The restoration of broken motifs of freedom can only take place through the faith of reason. Man's faith and hope can be motivated in various ways and can take on different forms, both positive and negative. Such partial freedom and hope have to be integrated with its eternal model, which is an attribute of God. This freedom becomes man's task and is attributed to the acts of reason. That is why, we cannot think of a lasting faith when thinking about God is replaced with fantasies and magical conceptions of Him. Such faith is unconscious, thus erroneous and false.

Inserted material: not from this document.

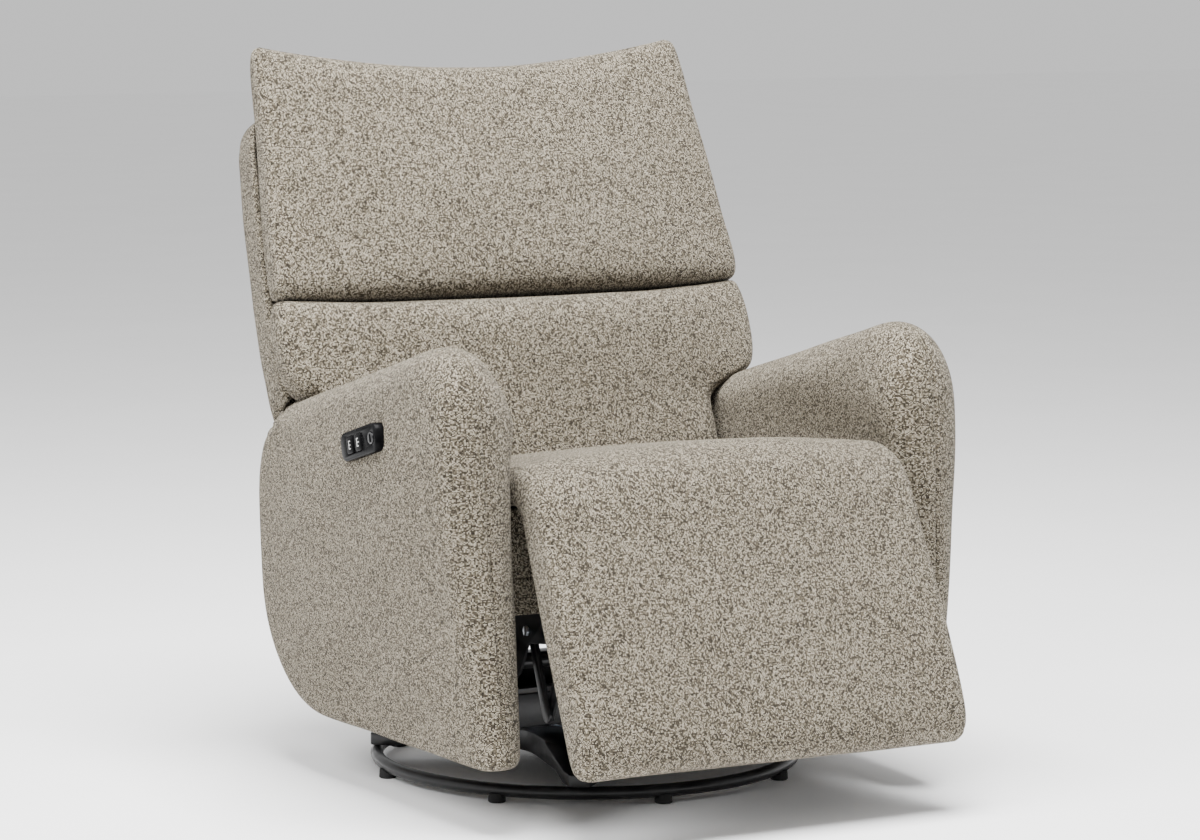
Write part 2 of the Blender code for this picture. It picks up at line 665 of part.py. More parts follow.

There is no doubt that God truly enters into human affairs only when, rather than being present merely in our thinking, he himself comes towards us and speaks to us. Reason therefore needs faith if it is to be completely itself: reason and faith need one another in order to fulfil their true nature and their mission (Encyclical, n° 23). The divine element in man is reason, and through reason a real contact with God is possible. Benedict XVI attempts to present faith, hope and love in the light of truth, good and beauty, i.e. the classical values that were revealed to man by the Trinity-God. Only if man acknowledges the meaning of his freedom - in spe salvi, can he be saved in faith, hope and love.